Cutting of salaries and pensions, tax increases, and uncertainty depress economic activity and erode the tax base. Although Greece still needs reforms, the insistence of the Troika on a severe austerity focused on heavy taxation, instead of a focus on investment in badly needed export oriented businesses, helps neither Greece's creditors nor the Greeks. Debt cannot be paid by unemployed people and an economy spiraling deeper into recession. Many Greeks think that the only ones who will benefit the most from this disaster are those who have and will buy Greece's assets at fire sale prices.

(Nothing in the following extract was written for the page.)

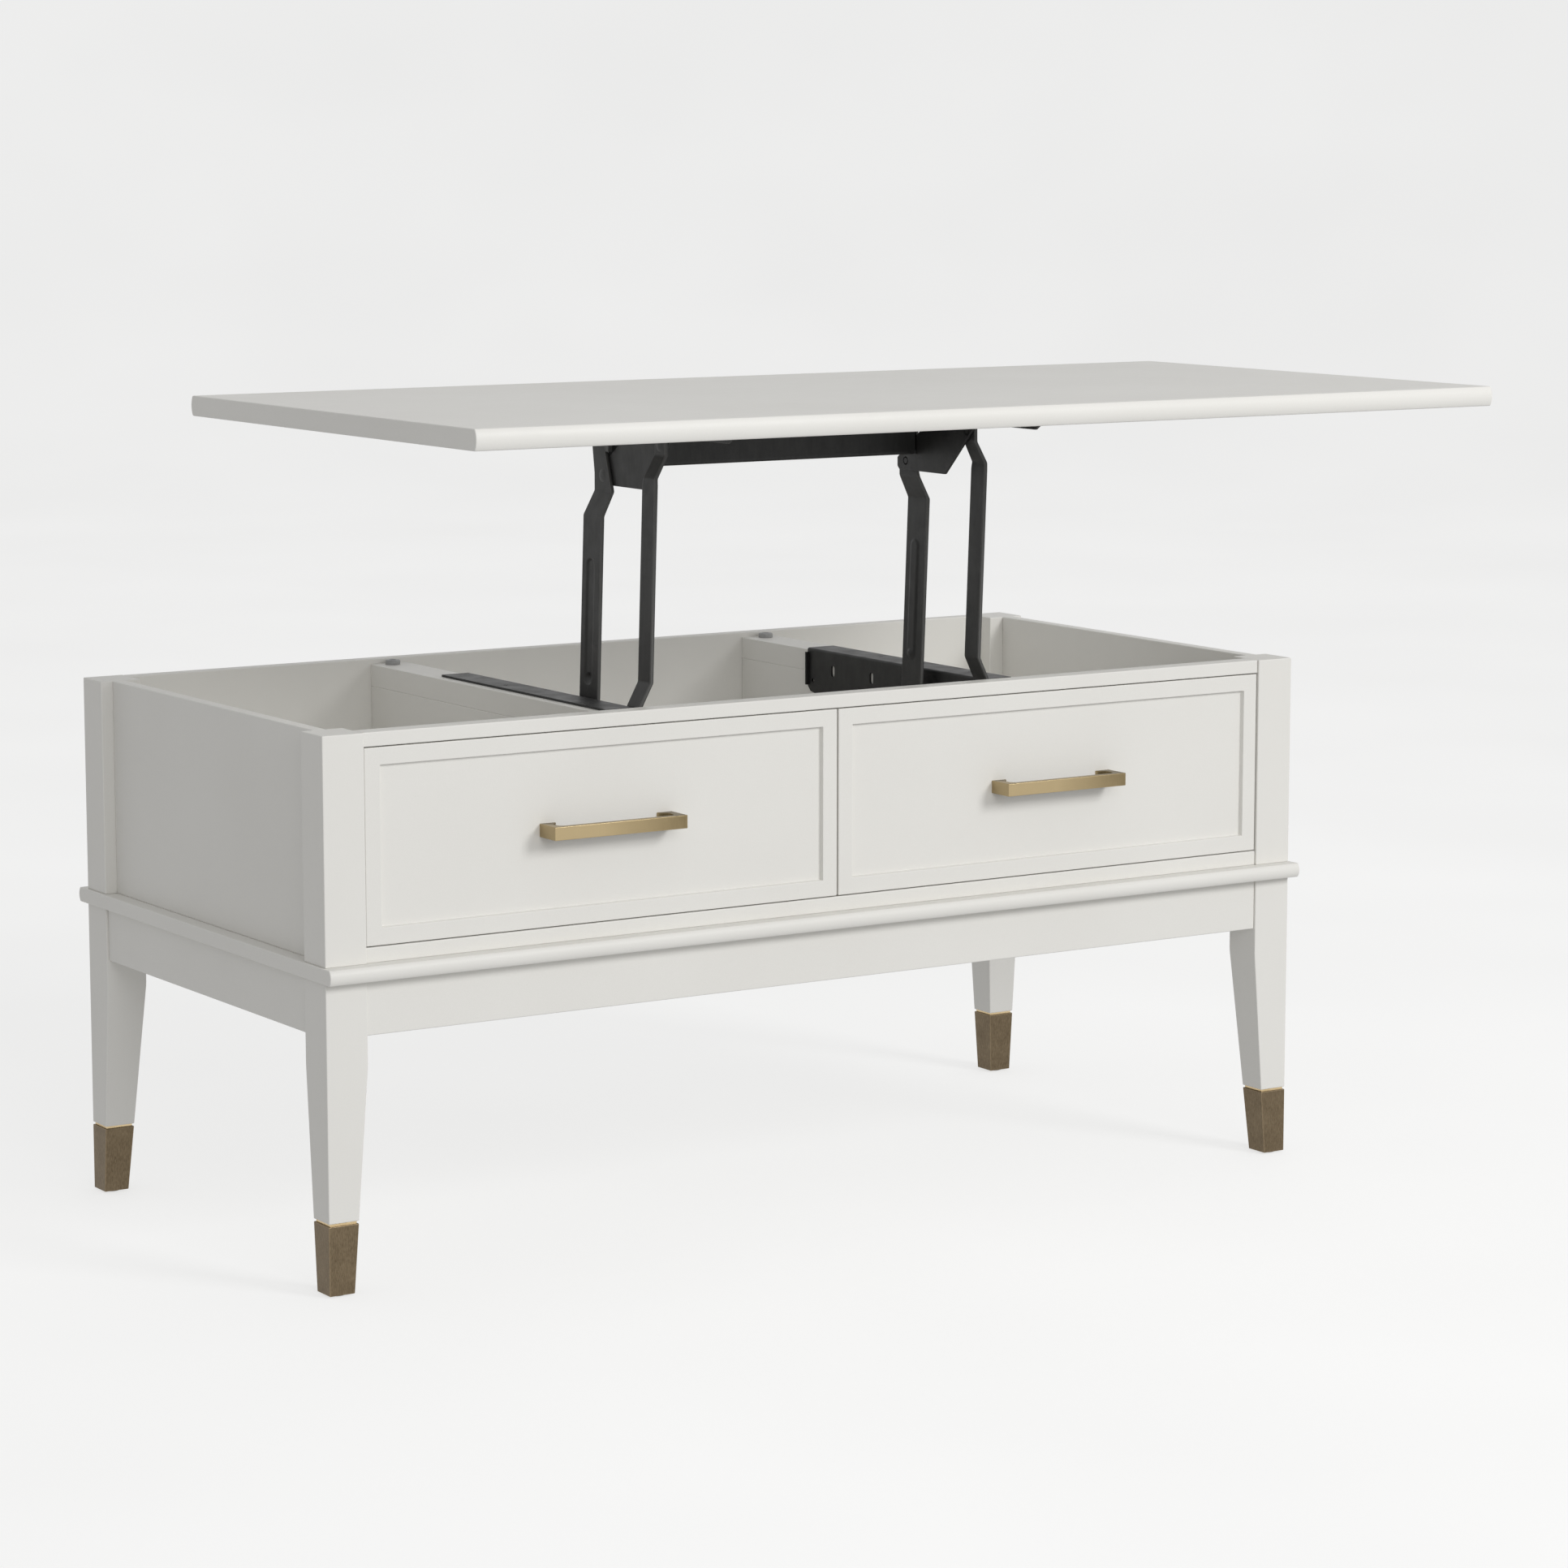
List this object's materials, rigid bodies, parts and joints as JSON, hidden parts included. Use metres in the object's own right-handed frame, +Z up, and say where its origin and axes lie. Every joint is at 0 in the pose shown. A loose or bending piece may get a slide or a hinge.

The dismal state of Greece unavoidably raises the question: Where is the Troika leading Greece? As the most consequential body ruling Greece today, the Troika is responsible for the lives and the future of 11 million people, and for the consequences of a Greece teetering on the edge of economic collapse and political instability on the future of the dream of a United Europe.

Correction: An earlier version of this post incorrectly stated that "income of most people [in Greece] has gone up by over 29 percent." In fact, the income of most people in Greece went down by that percentage.